* _EXERCISE GOAL_:
Set down all of the data exactly as it appears.

* _DATA EXCERPT_:
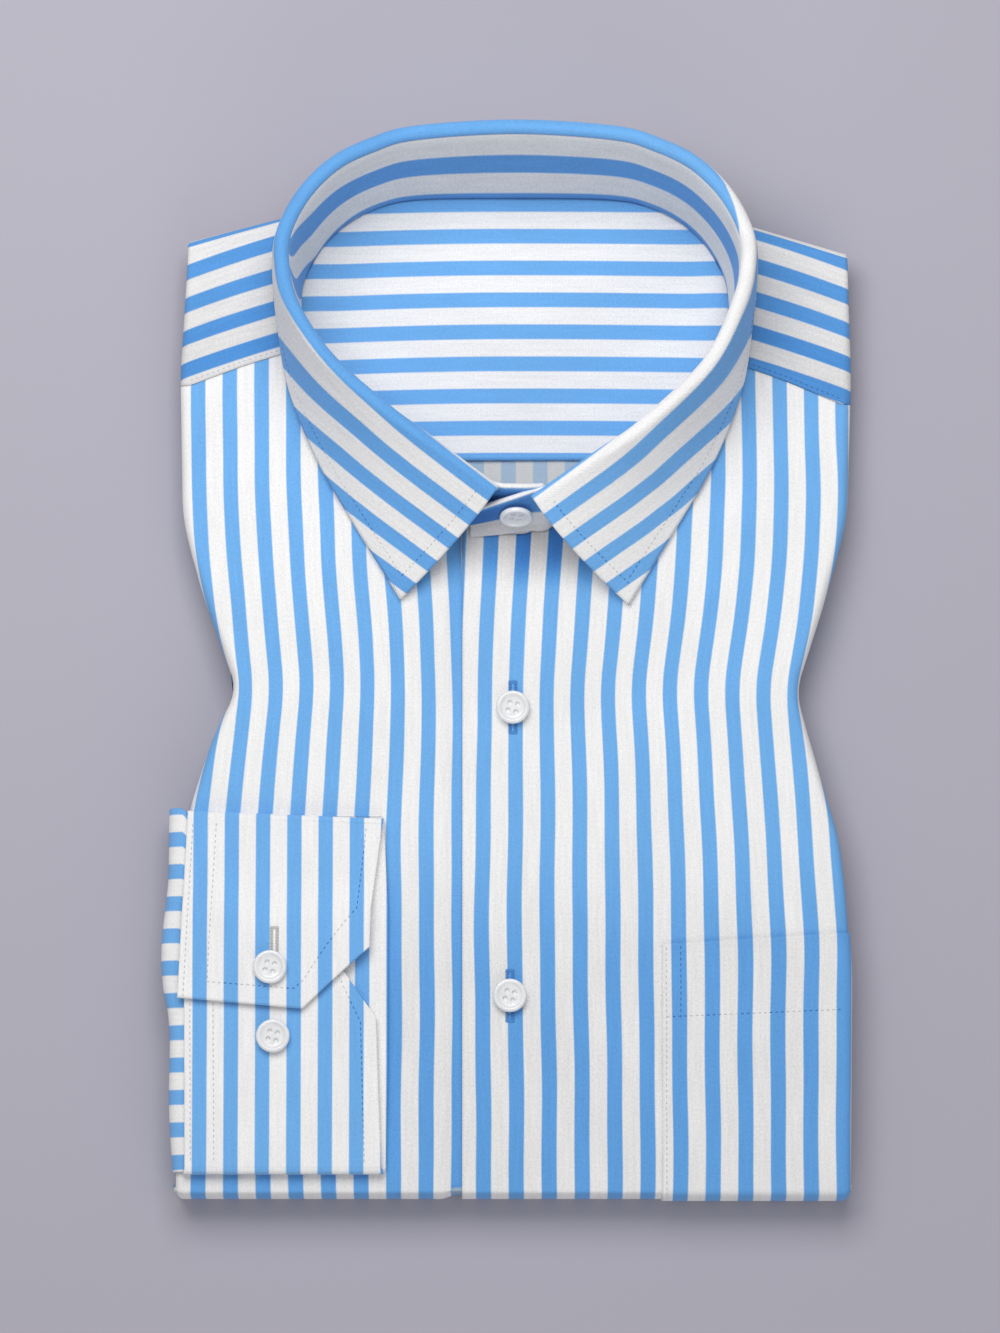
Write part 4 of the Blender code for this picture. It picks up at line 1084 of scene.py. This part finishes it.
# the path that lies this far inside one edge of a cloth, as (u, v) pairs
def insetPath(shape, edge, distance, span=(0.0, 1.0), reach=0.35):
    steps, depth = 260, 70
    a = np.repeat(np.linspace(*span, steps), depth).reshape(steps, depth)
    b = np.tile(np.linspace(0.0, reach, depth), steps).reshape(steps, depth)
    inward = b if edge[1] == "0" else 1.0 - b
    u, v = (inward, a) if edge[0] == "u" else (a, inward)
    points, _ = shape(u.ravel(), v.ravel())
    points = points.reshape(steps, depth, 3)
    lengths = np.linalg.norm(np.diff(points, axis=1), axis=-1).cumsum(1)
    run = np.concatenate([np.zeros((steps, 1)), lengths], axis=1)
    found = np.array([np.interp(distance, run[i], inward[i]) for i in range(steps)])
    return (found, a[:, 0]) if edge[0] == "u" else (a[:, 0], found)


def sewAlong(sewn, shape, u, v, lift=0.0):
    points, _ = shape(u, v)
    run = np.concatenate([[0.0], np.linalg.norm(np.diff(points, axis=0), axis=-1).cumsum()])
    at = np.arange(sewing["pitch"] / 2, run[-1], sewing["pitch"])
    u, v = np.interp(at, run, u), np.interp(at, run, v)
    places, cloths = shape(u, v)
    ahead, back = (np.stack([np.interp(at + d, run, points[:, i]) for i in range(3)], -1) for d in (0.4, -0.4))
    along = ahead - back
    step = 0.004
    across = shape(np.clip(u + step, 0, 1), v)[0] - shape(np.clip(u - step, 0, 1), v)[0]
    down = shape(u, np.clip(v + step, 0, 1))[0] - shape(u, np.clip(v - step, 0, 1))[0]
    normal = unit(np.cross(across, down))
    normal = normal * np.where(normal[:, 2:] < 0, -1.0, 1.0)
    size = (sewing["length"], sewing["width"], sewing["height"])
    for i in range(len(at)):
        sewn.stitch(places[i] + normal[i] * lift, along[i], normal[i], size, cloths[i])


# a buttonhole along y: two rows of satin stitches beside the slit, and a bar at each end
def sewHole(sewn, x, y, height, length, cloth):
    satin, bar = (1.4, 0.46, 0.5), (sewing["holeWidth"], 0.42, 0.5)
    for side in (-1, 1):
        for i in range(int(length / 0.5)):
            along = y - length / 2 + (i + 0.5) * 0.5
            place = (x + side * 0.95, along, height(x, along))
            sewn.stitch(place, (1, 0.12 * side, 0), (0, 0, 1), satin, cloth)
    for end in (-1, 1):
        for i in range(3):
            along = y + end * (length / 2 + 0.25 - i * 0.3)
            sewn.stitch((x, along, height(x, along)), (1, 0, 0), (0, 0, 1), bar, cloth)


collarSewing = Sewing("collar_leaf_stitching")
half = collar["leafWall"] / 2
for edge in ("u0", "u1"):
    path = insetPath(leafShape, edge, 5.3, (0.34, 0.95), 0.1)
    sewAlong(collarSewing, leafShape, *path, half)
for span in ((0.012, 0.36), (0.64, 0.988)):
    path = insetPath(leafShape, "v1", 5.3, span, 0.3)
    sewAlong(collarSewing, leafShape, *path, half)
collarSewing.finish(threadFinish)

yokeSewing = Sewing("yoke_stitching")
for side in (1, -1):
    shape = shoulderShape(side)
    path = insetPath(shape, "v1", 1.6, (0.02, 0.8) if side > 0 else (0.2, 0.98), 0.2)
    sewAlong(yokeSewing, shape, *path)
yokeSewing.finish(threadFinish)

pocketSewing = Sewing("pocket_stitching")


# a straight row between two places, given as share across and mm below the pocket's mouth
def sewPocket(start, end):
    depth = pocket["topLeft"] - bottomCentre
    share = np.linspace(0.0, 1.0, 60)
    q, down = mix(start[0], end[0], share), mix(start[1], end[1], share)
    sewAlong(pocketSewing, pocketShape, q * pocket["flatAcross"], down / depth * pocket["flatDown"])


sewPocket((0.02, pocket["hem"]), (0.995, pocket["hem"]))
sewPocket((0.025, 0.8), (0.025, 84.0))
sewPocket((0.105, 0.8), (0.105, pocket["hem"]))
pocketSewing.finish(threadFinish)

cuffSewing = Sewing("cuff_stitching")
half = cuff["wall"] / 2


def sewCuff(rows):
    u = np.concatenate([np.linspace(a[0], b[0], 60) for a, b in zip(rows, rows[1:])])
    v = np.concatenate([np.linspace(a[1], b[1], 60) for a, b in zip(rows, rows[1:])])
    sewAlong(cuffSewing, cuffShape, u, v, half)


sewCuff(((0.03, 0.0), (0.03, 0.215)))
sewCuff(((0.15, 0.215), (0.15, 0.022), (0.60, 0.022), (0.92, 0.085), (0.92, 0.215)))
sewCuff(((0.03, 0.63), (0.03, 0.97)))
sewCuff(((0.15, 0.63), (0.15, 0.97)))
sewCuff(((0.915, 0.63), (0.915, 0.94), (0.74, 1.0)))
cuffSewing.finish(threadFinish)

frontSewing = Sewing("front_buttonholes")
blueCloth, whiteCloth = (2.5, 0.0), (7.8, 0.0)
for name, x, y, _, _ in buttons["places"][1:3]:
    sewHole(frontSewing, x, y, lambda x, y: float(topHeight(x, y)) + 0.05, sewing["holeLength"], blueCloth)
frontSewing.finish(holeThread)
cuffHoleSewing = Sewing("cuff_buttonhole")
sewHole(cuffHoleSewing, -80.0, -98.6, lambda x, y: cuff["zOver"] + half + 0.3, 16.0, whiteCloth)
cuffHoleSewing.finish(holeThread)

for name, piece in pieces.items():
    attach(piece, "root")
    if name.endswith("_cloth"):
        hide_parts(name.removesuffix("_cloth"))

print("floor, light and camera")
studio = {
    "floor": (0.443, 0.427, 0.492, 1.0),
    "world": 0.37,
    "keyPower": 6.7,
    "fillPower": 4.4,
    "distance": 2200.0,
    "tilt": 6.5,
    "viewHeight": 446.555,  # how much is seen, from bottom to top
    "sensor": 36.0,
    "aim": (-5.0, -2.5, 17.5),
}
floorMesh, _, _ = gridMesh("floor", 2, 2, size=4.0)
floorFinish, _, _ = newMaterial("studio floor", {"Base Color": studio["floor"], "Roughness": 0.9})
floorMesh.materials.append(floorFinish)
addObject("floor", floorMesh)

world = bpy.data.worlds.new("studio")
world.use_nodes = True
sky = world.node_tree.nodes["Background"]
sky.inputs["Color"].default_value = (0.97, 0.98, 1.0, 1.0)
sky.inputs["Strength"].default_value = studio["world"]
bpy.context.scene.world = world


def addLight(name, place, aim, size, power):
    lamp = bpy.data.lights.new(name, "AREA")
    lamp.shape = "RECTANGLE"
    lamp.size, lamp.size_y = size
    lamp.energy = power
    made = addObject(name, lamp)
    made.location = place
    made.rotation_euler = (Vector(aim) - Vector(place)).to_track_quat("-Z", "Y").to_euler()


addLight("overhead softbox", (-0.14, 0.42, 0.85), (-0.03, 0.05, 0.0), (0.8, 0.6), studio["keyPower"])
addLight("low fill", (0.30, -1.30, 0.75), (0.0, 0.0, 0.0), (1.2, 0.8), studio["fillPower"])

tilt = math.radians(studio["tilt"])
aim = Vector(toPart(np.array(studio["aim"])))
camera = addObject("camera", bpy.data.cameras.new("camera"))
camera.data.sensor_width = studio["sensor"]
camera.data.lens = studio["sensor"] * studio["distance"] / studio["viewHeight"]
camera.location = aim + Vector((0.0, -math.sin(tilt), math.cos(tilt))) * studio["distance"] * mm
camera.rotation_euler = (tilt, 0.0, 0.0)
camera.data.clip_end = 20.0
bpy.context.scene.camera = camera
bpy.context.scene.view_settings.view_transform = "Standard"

* _EXERCISE OUTPUT_:
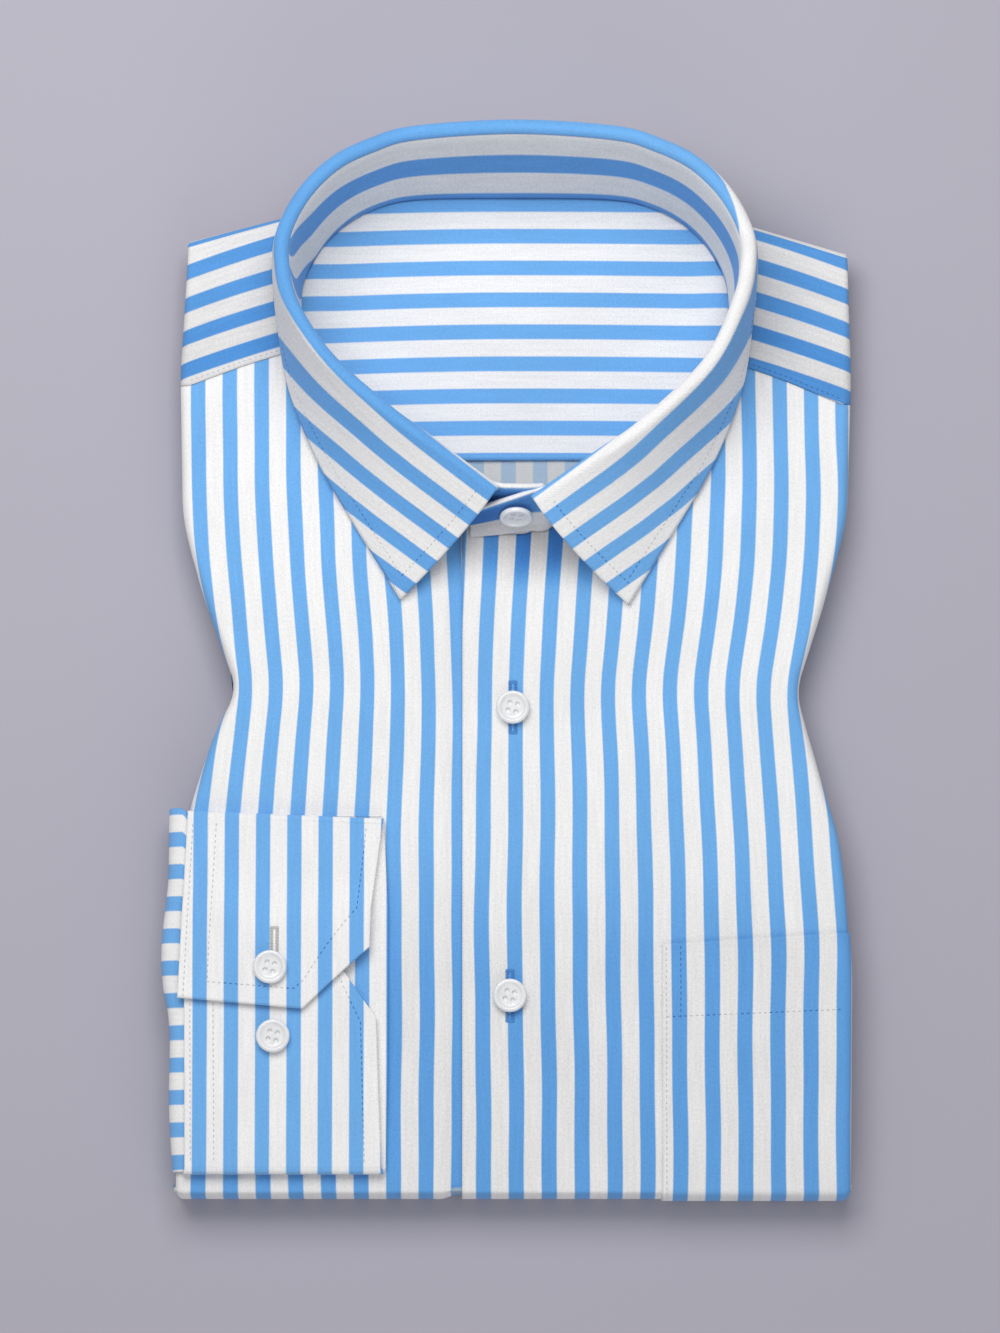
Write part 4 of the Blender code for this picture. It picks up at line 1084 of scene.py. This part finishes it.
# the path that lies this far inside one edge of a cloth, as (u, v) pairs
def insetPath(shape, edge, distance, span=(0.0, 1.0), reach=0.35):
    steps, depth = 260, 70
    a = np.repeat(np.linspace(*span, steps), depth).reshape(steps, depth)
    b = np.tile(np.linspace(0.0, reach, depth), steps).reshape(steps, depth)
    inward = b if edge[1] == "0" else 1.0 - b
    u, v = (inward, a) if edge[0] == "u" else (a, inward)
    points, _ = shape(u.ravel(), v.ravel())
    points = points.reshape(steps, depth, 3)
    lengths = np.linalg.norm(np.diff(points, axis=1), axis=-1).cumsum(1)
    run = np.concatenate([np.zeros((steps, 1)), lengths], axis=1)
    found = np.array([np.interp(distance, run[i], inward[i]) for i in range(steps)])
    return (found, a[:, 0]) if edge[0] == "u" else (a[:, 0], found)


def sewAlong(sewn, shape, u, v, lift=0.0):
    points, _ = shape(u, v)
    run = np.concatenate([[0.0], np.linalg.norm(np.diff(points, axis=0), axis=-1).cumsum()])
    at = np.arange(sewing["pitch"] / 2, run[-1], sewing["pitch"])
    u, v = np.interp(at, run, u), np.interp(at, run, v)
    places, cloths = shape(u, v)
    ahead, back = (np.stack([np.interp(at + d, run, points[:, i]) for i in range(3)], -1) for d in (0.4, -0.4))
    along = ahead - back
    step = 0.004
    across = shape(np.clip(u + step, 0, 1), v)[0] - shape(np.clip(u - step, 0, 1), v)[0]
    down = shape(u, np.clip(v + step, 0, 1))[0] - shape(u, np.clip(v - step, 0, 1))[0]
    normal = unit(np.cross(across, down))
    normal = normal * np.where(normal[:, 2:] < 0, -1.0, 1.0)
    size = (sewing["length"], sewing["width"], sewing["height"])
    for i in range(len(at)):
        sewn.stitch(places[i] + normal[i] * lift, along[i], normal[i], size, cloths[i])


# a buttonhole along y: two rows of satin stitches beside the slit, and a bar at each end
def sewHole(sewn, x, y, height, length, cloth):
    satin, bar = (1.4, 0.46, 0.5), (sewing["holeWidth"], 0.42, 0.5)
    for side in (-1, 1):
        for i in range(int(length / 0.5)):
            along = y - length / 2 + (i + 0.5) * 0.5
            place = (x + side * 0.95, along, height(x, along))
            sewn.stitch(place, (1, 0.12 * side, 0), (0, 0, 1), satin, cloth)
    for end in (-1, 1):
        for i in range(3):
            along = y + end * (length / 2 + 0.25 - i * 0.3)
            sewn.stitch((x, along, height(x, along)), (1, 0, 0), (0, 0, 1), bar, cloth)


collarSewing = Sewing("collar_leaf_stitching")
half = collar["leafWall"] / 2
for edge in ("u0", "u1"):
    path = insetPath(leafShape, edge, 5.3, (0.34, 0.95), 0.1)
    sewAlong(collarSewing, leafShape, *path, half)
for span in ((0.012, 0.36), (0.64, 0.988)):
    path = insetPath(leafShape, "v1", 5.3, span, 0.3)
    sewAlong(collarSewing, leafShape, *path, half)
collarSewing.finish(threadFinish)

yokeSewing = Sewing("yoke_stitching")
for side in (1, -1):
    shape = shoulderShape(side)
    path = insetPath(shape, "v1", 1.6, (0.02, 0.8) if side > 0 else (0.2, 0.98), 0.2)
    sewAlong(yokeSewing, shape, *path)
yokeSewing.finish(threadFinish)

pocketSewing = Sewing("pocket_stitching")


# a straight row between two places, given as share across and mm below the pocket's mouth
def sewPocket(start, end):
    depth = pocket["topLeft"] - bottomCentre
    share = np.linspace(0.0, 1.0, 60)
    q, down = mix(start[0], end[0], share), mix(start[1], end[1], share)
    sewAlong(pocketSewing, pocketShape, q * pocket["flatAcross"], down / depth * pocket["flatDown"])


sewPocket((0.02, pocket["hem"]), (0.995, pocket["hem"]))
sewPocket((0.025, 0.8), (0.025, 84.0))
sewPocket((0.105, 0.8), (0.105, pocket["hem"]))
pocketSewing.finish(threadFinish)

cuffSewing = Sewing("cuff_stitching")
half = cuff["wall"] / 2


def sewCuff(rows):
    u = np.concatenate([np.linspace(a[0], b[0], 60) for a, b in zip(rows, rows[1:])])
    v = np.concatenate([np.linspace(a[1], b[1], 60) for a, b in zip(rows, rows[1:])])
    sewAlong(cuffSewing, cuffShape, u, v, half)


sewCuff(((0.03, 0.0), (0.03, 0.215)))
sewCuff(((0.15, 0.215), (0.15, 0.022), (0.60, 0.022), (0.92, 0.085), (0.92, 0.215)))
sewCuff(((0.03, 0.63), (0.03, 0.97)))
sewCuff(((0.15, 0.63), (0.15, 0.97)))
sewCuff(((0.915, 0.63), (0.915, 0.94), (0.74, 1.0)))
cuffSewing.finish(threadFinish)

frontSewing = Sewing("front_buttonholes")
blueCloth, whiteCloth = (2.5, 0.0), (7.8, 0.0)
for name, x, y, _, _ in buttons["places"][1:3]:
    sewHole(frontSewing, x, y, lambda x, y: float(topHeight(x, y)) + 0.05, sewing["holeLength"], blueCloth)
frontSewing.finish(holeThread)
cuffHoleSewing = Sewing("cuff_buttonhole")
sewHole(cuffHoleSewing, -80.0, -98.6, lambda x, y: cuff["zOver"] + half + 0.3, 16.0, whiteCloth)
cuffHoleSewing.finish(holeThread)

for name, piece in pieces.items():
    attach(piece, "root")
    if name.endswith("_cloth"):
        hide_parts(name.removesuffix("_cloth"))

print("floor, light and camera")
studio = {
    "floor": (0.443, 0.427, 0.492, 1.0),
    "world": 0.37,
    "keyPower": 6.7,
    "fillPower": 4.4,
    "distance": 2200.0,
    "tilt": 6.5,
    "viewHeight": 446.555,  # how much is seen, from bottom to top
    "sensor": 36.0,
    "aim": (-5.0, -2.5, 17.5),
}
floorMesh, _, _ = gridMesh("floor", 2, 2, size=4.0)
floorFinish, _, _ = newMaterial("studio floor", {"Base Color": studio["floor"], "Roughness": 0.9})
floorMesh.materials.append(floorFinish)
addObject("floor", floorMesh)

world = bpy.data.worlds.new("studio")
world.use_nodes = True
sky = world.node_tree.nodes["Background"]
sky.inputs["Color"].default_value = (0.97, 0.98, 1.0, 1.0)
sky.inputs["Strength"].default_value = studio["world"]
bpy.context.scene.world = world


def addLight(name, place, aim, size, power):
    lamp = bpy.data.lights.new(name, "AREA")
    lamp.shape = "RECTANGLE"
    lamp.size, lamp.size_y = size
    lamp.energy = power
    made = addObject(name, lamp)
    made.location = place
    made.rotation_euler = (Vector(aim) - Vector(place)).to_track_quat("-Z", "Y").to_euler()


addLight("overhead softbox", (-0.14, 0.42, 0.85), (-0.03, 0.05, 0.0), (0.8, 0.6), studio["keyPower"])
addLight("low fill", (0.30, -1.30, 0.75), (0.0, 0.0, 0.0), (1.2, 0.8), studio["fillPower"])

tilt = math.radians(studio["tilt"])
aim = Vector(toPart(np.array(studio["aim"])))
camera = addObject("camera", bpy.data.cameras.new("camera"))
camera.data.sensor_width = studio["sensor"]
camera.data.lens = studio["sensor"] * studio["distance"] / studio["viewHeight"]
camera.location = aim + Vector((0.0, -math.sin(tilt), math.cos(tilt))) * studio["distance"] * mm
camera.rotation_euler = (tilt, 0.0, 0.0)
camera.data.clip_end = 20.0
bpy.context.scene.camera = camera
bpy.context.scene.view_settings.view_transform = "Standard"